===== SOURCE MATERIAL =====

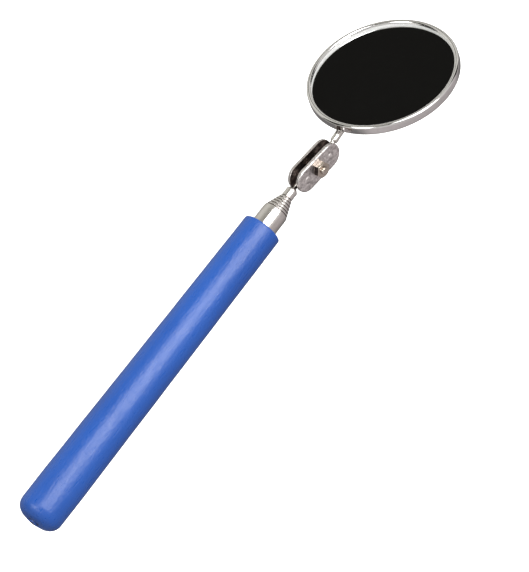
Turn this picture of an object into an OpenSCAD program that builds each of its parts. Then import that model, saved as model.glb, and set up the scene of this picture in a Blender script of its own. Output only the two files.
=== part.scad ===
// Telescoping inspection mirror, collapsed, lying ready on a bench.
// The tool's axis is X, from the closed tail of the grip (-X) to the mirror (+X), and +Z is up.
// The origin is on that axis, at the middle of the straight stretch of the grip's tail.
// Lengths are in millimetres. "Along" always counts from the tail end of the grip.

/* [Grip] */
// Diameter of the grip's straight tail stretch
grip_d = 17.4; // [16:0.1:19]
// Diameter of the grip at its mouth
grip_mouth_d = 15.1; // [13.5:0.1:16]
// Length of the grip from tail to mouth
grip_len = 136.5; // [135:0.1:138]
// Length of the rounded tail
grip_dome_len = 6; // [5:0.1:8]
// Length of the straight stretch after the rounded tail
grip_seat_len = 12; // [8:0.5:20]

/* [Tubes] */
// Outside diameter of the outer tube
outer_tube_d = 9.8; // [9.6:0.05:10.2]
// How much smaller in radius each tube is than the one around it
tube_step = 0.45; // [0.43:0.01:0.47]
// Wall thickness of the tubes
tube_wall = 0.25; // [0.22:0.01:0.27]
// Travel of each sliding tube
stage_travel = 114.3; // [110:0.1:114.3]
// Where the outer tube's nose ends, along the tool
first_nose = 144.8; // [144:0.1:145]
// How far each nose stands out of the one before it
nose_step = 1.2; // [1.2:0.1:1.5]
// Where the last tube ends, along the tool
last_tube_end = 154.6; // [154:0.1:155]

/* [Double ball joint] */
// Diameter of the two steel balls
ball_d = 4.76; // [4.5:0.01:5]
// Where the lower ball sits, along the tool
lower_ball_at = 160.8; // [160.5:0.1:161.5]
// Distance between the two balls
ball_spacing = 12.5; // [12:0.1:14]
// Thickness of each clamp plate
plate_t = 1.5; // [1.2:0.1:1.6]
// Gap between the two clamp plates
plate_gap = 3; // [3:0.05:3.2]
// Radius of the clamp plates' round ends
plate_end_r = 4.9; // [4.5:0.05:5]
// Diameter of the clamp screw
screw_d = 2.9; // [2.5:0.1:3]
// Width of the nut across its flats
nut_af = 5.5; // [5:0.1:6]

/* [Mirror] */
// Diameter over the mirror's rim
mirror_d = 57.15; // [50:0.05:60]
// Depth of the mirror housing
housing_depth = 4; // [3.9:0.1:4.2]
// Width of the rolled rim, seen from the front
rim_w = 1.8; // [1.7:0.01:2]
// Thickness of the glass
glass_t = 1.9; // [1.7:0.1:2]
// Diameter of the mirror's stem
stem_d = 2.9; // [2.5:0.05:2.9]

/* [Rest pose] */
// Angle of the two plates' long axis above the tool's axis, in degrees
link_pitch = -8; // [-12:1:12]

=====

> _INSTRUCTION_
Among the lines of the material, find those that hold the word "each" and copy them.

> _TASK OUTPUT_
Turn this picture of an object into an OpenSCAD program that builds each of its parts. Then import that model, saved as model.glb, and set up the scene of this picture in a Blender script of its own. Output only the two files.
// How much smaller in radius each tube is than the one around it
// Travel of each sliding tube
// How far each nose stands out of the one before it
// Thickness of each clamp plate